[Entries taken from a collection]
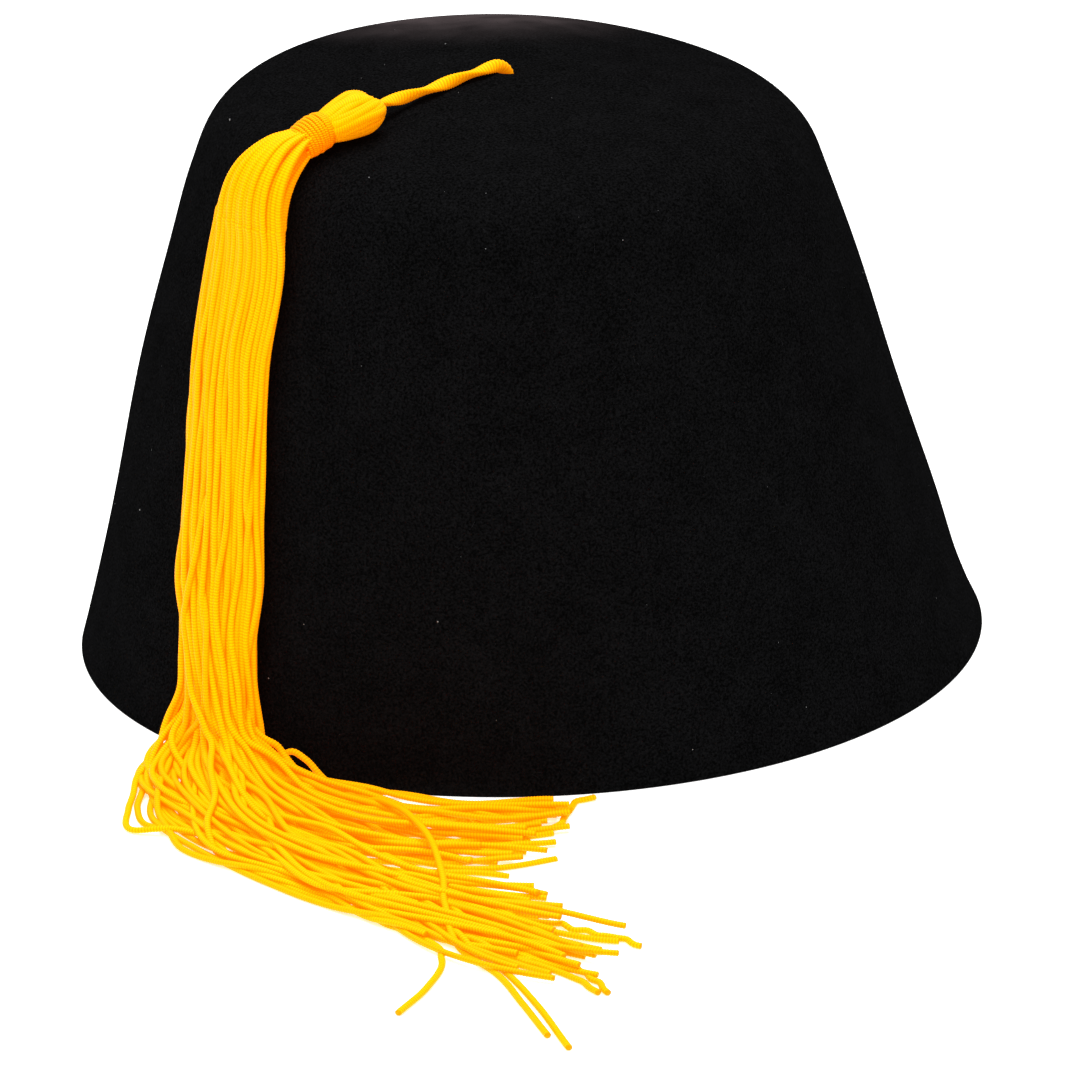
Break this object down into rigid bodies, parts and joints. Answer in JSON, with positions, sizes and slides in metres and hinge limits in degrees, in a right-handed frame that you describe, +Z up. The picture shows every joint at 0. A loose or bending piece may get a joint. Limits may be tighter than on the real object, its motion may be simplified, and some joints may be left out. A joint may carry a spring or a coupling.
{
  "type": "fez hat",
  "caption": "Black felt fez with a straight sloping wall and a shallow domed top, and a long gold tassel laid down its wall and out over the surface.",
  "frame": {"origin": "centre of the oval head opening, in the plane of the rim that the hat stands on", "axes": "+Z up through the top of the crown, +X towards the wearer's front along the long axis of the oval, +Y towards the wearer's left"},
  "size_m": [0.2061, 0.2758, 0.1366],
  "materials": {
    "black_felt": "matte blocked wool felt",
    "gold_strands": "soft sheen rayon chainette",
    "gold_thread": "soft sheen wound rayon thread",
    "gold_cord": "soft sheen rayon chainette, doubled"
  },
  "bodies": {
    "root": {"felt_crown": "black_felt", "tassel_bundle": "gold_strands", "neck_binding": "gold_thread", "tassel_cord": "gold_cord", "cord_knot": "gold_cord"}
  },
  "joints": []
}
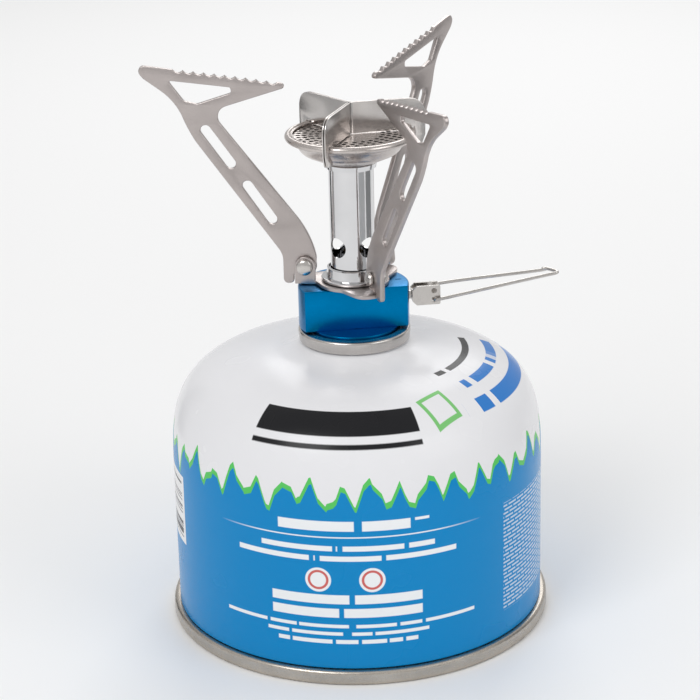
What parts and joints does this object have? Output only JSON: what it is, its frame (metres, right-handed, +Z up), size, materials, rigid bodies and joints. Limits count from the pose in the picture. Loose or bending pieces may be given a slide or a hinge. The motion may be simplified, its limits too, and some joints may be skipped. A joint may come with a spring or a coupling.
{
  "type": "camping stove",
  "caption": "Small folding gas burner with three toothed pot supports and a wire valve handle, screwed onto a squat round fuel canister.",
  "frame": {"origin": "on the canister's axis, at the surface that its base seam stands on", "axes": "+Z up the canister's axis, +X towards the valve handle, -Y towards the flat front of the valve body"},
  "size_m": [0.1167, 0.11, 0.1659],
  "materials": {
    "can_paint": "gloss white and blue printed enamel",
    "tin": "satin tinplate",
    "steel": "satin steel",
    "polished": "bright polished steel",
    "titanium": "satin blasted titanium, warm grey",
    "blue_anodised": "satin blue anodising",
    "brass": "machined brass",
    "rubber": "matt black rubber"
  },
  "bodies": {
    "canister": {"canister_shell": "can_paint", "canister_base": "tin", "valve_cup": "steel", "cup_gasket": "rubber", "valve_housing": "brass", "stem_gasket": "rubber", "valve_spring": "steel"},
    "stem": {"valve_stem": "steel"},
    "seal_ring": {"thread_seal": "rubber"},
    "stove": {"valve_body": "blue_anodised", "opener_pin": "brass", "base_plate": "titanium", "tube_collar": "polished", "gas_jet": "brass", "burner_tube": "polished", "tube_ring": "polished", "burner_head": "titanium", "burner_screen": "titanium", "flame_leaf_1": "titanium", "flame_leaf_2": "titanium", "flame_leaf_3": "titanium", "left_rivet": "steel", "front_rivet": "steel", "rear_rivet": "steel", "gland_nut": "brass"},
    "left_arm": {"left_support": "titanium"},
    "front_arm": {"front_support": "titanium"},
    "rear_arm": {"rear_support": "titanium"},
    "spindle_ring": {"spindle_seal": "rubber"},
    "valve": {"spindle": "steel", "handle_bracket": "steel"},
    "handle": {"wire_handle": "steel"}
  },
  "joints": [
    {"name": "stove_lift", "type": "slide", "parent": "canister", "child": "seal_ring", "axis": [0, 0, 1], "range_m": [0, 0.00363]},
    {"name": "stove_turn", "type": "hinge", "parent": "seal_ring", "child": "stove", "pos_m": [0, 0, 0.0865], "axis": [0, 0, 1], "range_deg": [0, 1440]},
    {"name": "stem_rise", "type": "slide", "parent": "canister", "child": "stem", "axis": [0, 0, 1], "range_m": [0, 0.0012], "deforming": ["valve_spring"]},
    {"name": "left_fold", "type": "hinge", "parent": "stove", "child": "left_arm", "pos_m": [-0.01343, 0.00136, 0.1038], "axis": [0.1011, 0.9949, 0], "range_deg": [0, 16]},
    {"name": "front_fold", "type": "hinge", "parent": "stove", "child": "front_arm", "pos_m": [0.00553, -0.01231, 0.1038], "axis": [-0.9121, -0.4099, 0], "range_deg": [0, 17.3]},
    {"name": "rear_fold", "type": "hinge", "parent": "stove", "child": "rear_arm", "pos_m": [0.0079, 0.01095, 0.1038], "axis": [0.8111, -0.585, 0], "range_deg": [-7, 9]},
    {"name": "valve_travel", "type": "slide", "parent": "stove", "child": "spindle_ring", "axis": [0.9903, 0.1392, 0], "range_m": [0, 0.00101]},
    {"name": "valve_turn", "type": "hinge", "parent": "spindle_ring", "child": "valve", "pos_m": [0.01485, 0.00209, 0.094], "axis": [0.9903, 0.1392, 0], "range_deg": [0, 720]},
    {"name": "handle_fold", "type": "hinge", "parent": "valve", "child": "handle", "pos_m": [0.02258, 0.00317, 0.0927], "axis": [0.1392, -0.9903, 0], "range_deg": [0, 90]}
  ],
  "couplings": [
    {"joint": "stove_lift", "follows": "stove_turn", "m_per_rad": 0.00014435},
    {"joint": "stem_rise", "follows": "stove_turn", "m_per_rad": 0.0000477},
    {"joint": "valve_travel", "follows": "valve_turn", "m_per_rad": 0.0000796}
  ]
}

Directions for this task
What is needed here is an exact reproduction of all the entries.

Final result
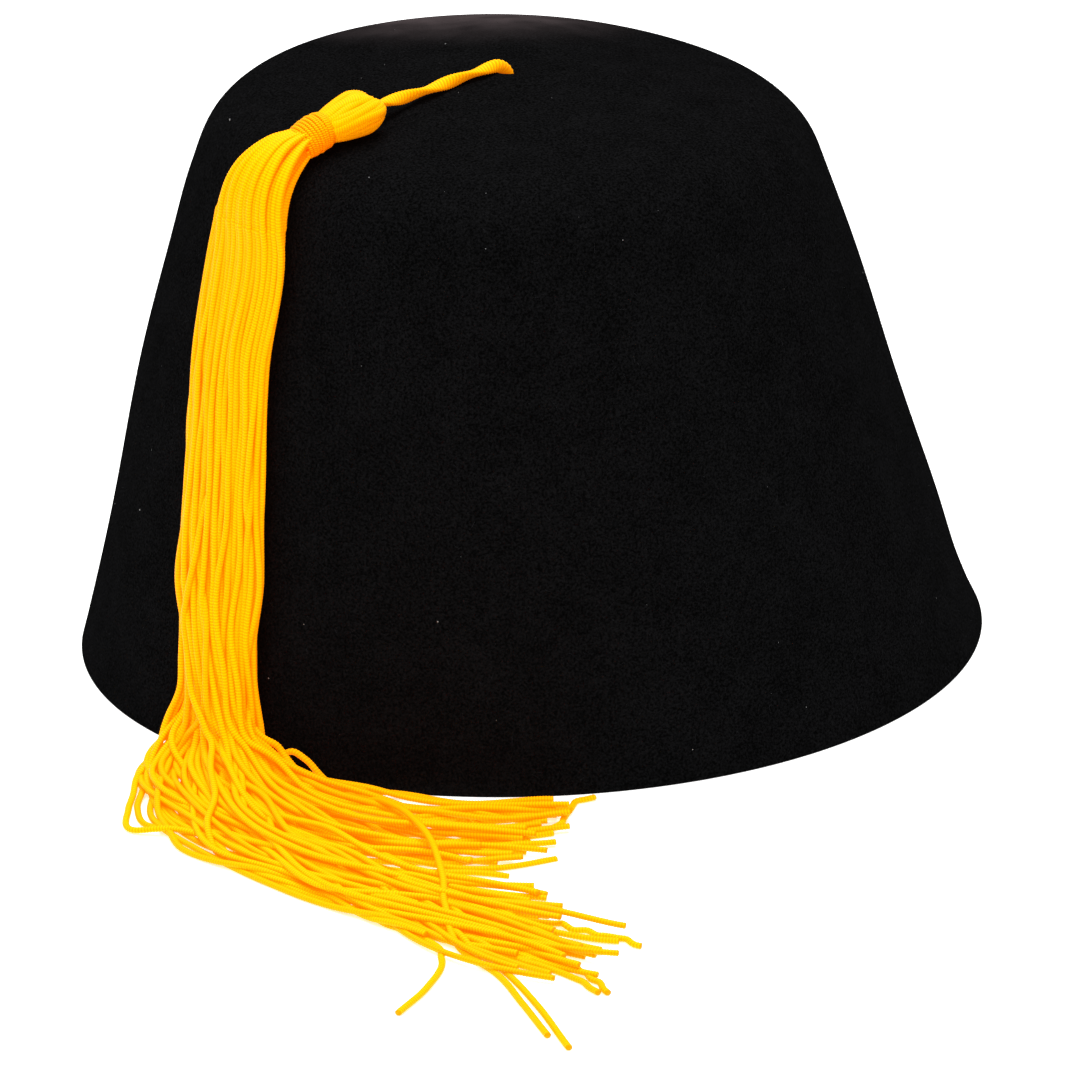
Break this object down into rigid bodies, parts and joints. Answer in JSON, with positions, sizes and slides in metres and hinge limits in degrees, in a right-handed frame that you describe, +Z up. The picture shows every joint at 0. A loose or bending piece may get a joint. Limits may be tighter than on the real object, its motion may be simplified, and some joints may be left out. A joint may carry a spring or a coupling.
{
  "type": "fez hat",
  "caption": "Black felt fez with a straight sloping wall and a shallow domed top, and a long gold tassel laid down its wall and out over the surface.",
  "frame": {"origin": "centre of the oval head opening, in the plane of the rim that the hat stands on", "axes": "+Z up through the top of the crown, +X towards the wearer's front along the long axis of the oval, +Y towards the wearer's left"},
  "size_m": [0.2061, 0.2758, 0.1366],
  "materials": {
    "black_felt": "matte blocked wool felt",
    "gold_strands": "soft sheen rayon chainette",
    "gold_thread": "soft sheen wound rayon thread",
    "gold_cord": "soft sheen rayon chainette, doubled"
  },
  "bodies": {
    "root": {"felt_crown": "black_felt", "tassel_bundle": "gold_strands", "neck_binding": "gold_thread", "tassel_cord": "gold_cord", "cord_knot": "gold_cord"}
  },
  "joints": []
}
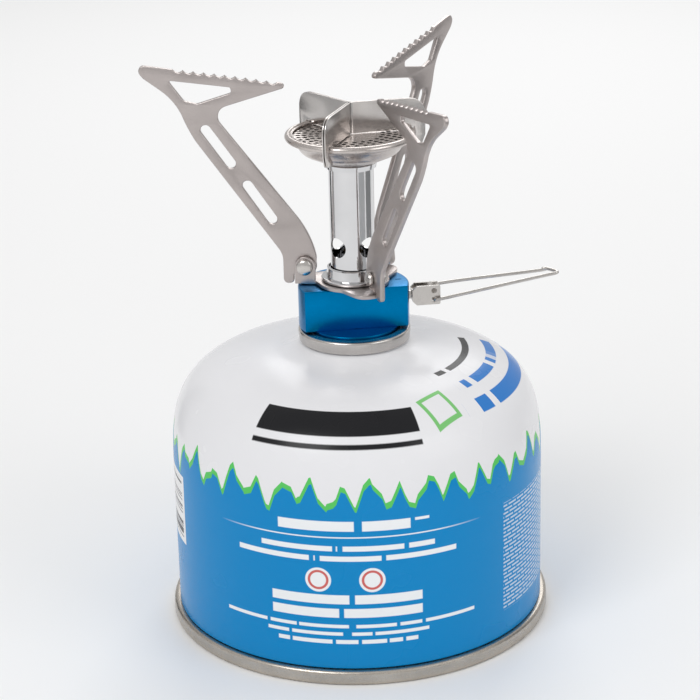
What parts and joints does this object have? Output only JSON: what it is, its frame (metres, right-handed, +Z up), size, materials, rigid bodies and joints. Limits count from the pose in the picture. Loose or bending pieces may be given a slide or a hinge. The motion may be simplified, its limits too, and some joints may be skipped. A joint may come with a spring or a coupling.
{
  "type": "camping stove",
  "caption": "Small folding gas burner with three toothed pot supports and a wire valve handle, screwed onto a squat round fuel canister.",
  "frame": {"origin": "on the canister's axis, at the surface that its base seam stands on", "axes": "+Z up the canister's axis, +X towards the valve handle, -Y towards the flat front of the valve body"},
  "size_m": [0.1167, 0.11, 0.1659],
  "materials": {
    "can_paint": "gloss white and blue printed enamel",
    "tin": "satin tinplate",
    "steel": "satin steel",
    "polished": "bright polished steel",
    "titanium": "satin blasted titanium, warm grey",
    "blue_anodised": "satin blue anodising",
    "brass": "machined brass",
    "rubber": "matt black rubber"
  },
  "bodies": {
    "canister": {"canister_shell": "can_paint", "canister_base": "tin", "valve_cup": "steel", "cup_gasket": "rubber", "valve_housing": "brass", "stem_gasket": "rubber", "valve_spring": "steel"},
    "stem": {"valve_stem": "steel"},
    "seal_ring": {"thread_seal": "rubber"},
    "stove": {"valve_body": "blue_anodised", "opener_pin": "brass", "base_plate": "titanium", "tube_collar": "polished", "gas_jet": "brass", "burner_tube": "polished", "tube_ring": "polished", "burner_head": "titanium", "burner_screen": "titanium", "flame_leaf_1": "titanium", "flame_leaf_2": "titanium", "flame_leaf_3": "titanium", "left_rivet": "steel", "front_rivet": "steel", "rear_rivet": "steel", "gland_nut": "brass"},
    "left_arm": {"left_support": "titanium"},
    "front_arm": {"front_support": "titanium"},
    "rear_arm": {"rear_support": "titanium"},
    "spindle_ring": {"spindle_seal": "rubber"},
    "valve": {"spindle": "steel", "handle_bracket": "steel"},
    "handle": {"wire_handle": "steel"}
  },
  "joints": [
    {"name": "stove_lift", "type": "slide", "parent": "canister", "child": "seal_ring", "axis": [0, 0, 1], "range_m": [0, 0.00363]},
    {"name": "stove_turn", "type": "hinge", "parent": "seal_ring", "child": "stove", "pos_m": [0, 0, 0.0865], "axis": [0, 0, 1], "range_deg": [0, 1440]},
    {"name": "stem_rise", "type": "slide", "parent": "canister", "child": "stem", "axis": [0, 0, 1], "range_m": [0, 0.0012], "deforming": ["valve_spring"]},
    {"name": "left_fold", "type": "hinge", "parent": "stove", "child": "left_arm", "pos_m": [-0.01343, 0.00136, 0.1038], "axis": [0.1011, 0.9949, 0], "range_deg": [0, 16]},
    {"name": "front_fold", "type": "hinge", "parent": "stove", "child": "front_arm", "pos_m": [0.00553, -0.01231, 0.1038], "axis": [-0.9121, -0.4099, 0], "range_deg": [0, 17.3]},
    {"name": "rear_fold", "type": "hinge", "parent": "stove", "child": "rear_arm", "pos_m": [0.0079, 0.01095, 0.1038], "axis": [0.8111, -0.585, 0], "range_deg": [-7, 9]},
    {"name": "valve_travel", "type": "slide", "parent": "stove", "child": "spindle_ring", "axis": [0.9903, 0.1392, 0], "range_m": [0, 0.00101]},
    {"name": "valve_turn", "type": "hinge", "parent": "spindle_ring", "child": "valve", "pos_m": [0.01485, 0.00209, 0.094], "axis": [0.9903, 0.1392, 0], "range_deg": [0, 720]},
    {"name": "handle_fold", "type": "hinge", "parent": "valve", "child": "handle", "pos_m": [0.02258, 0.00317, 0.0927], "axis": [0.1392, -0.9903, 0], "range_deg": [0, 90]}
  ],
  "couplings": [
    {"joint": "stove_lift", "follows": "stove_turn", "m_per_rad": 0.00014435},
    {"joint": "stem_rise", "follows": "stove_turn", "m_per_rad": 0.0000477},
    {"joint": "valve_travel", "follows": "valve_turn", "m_per_rad": 0.0000796}
  ]
}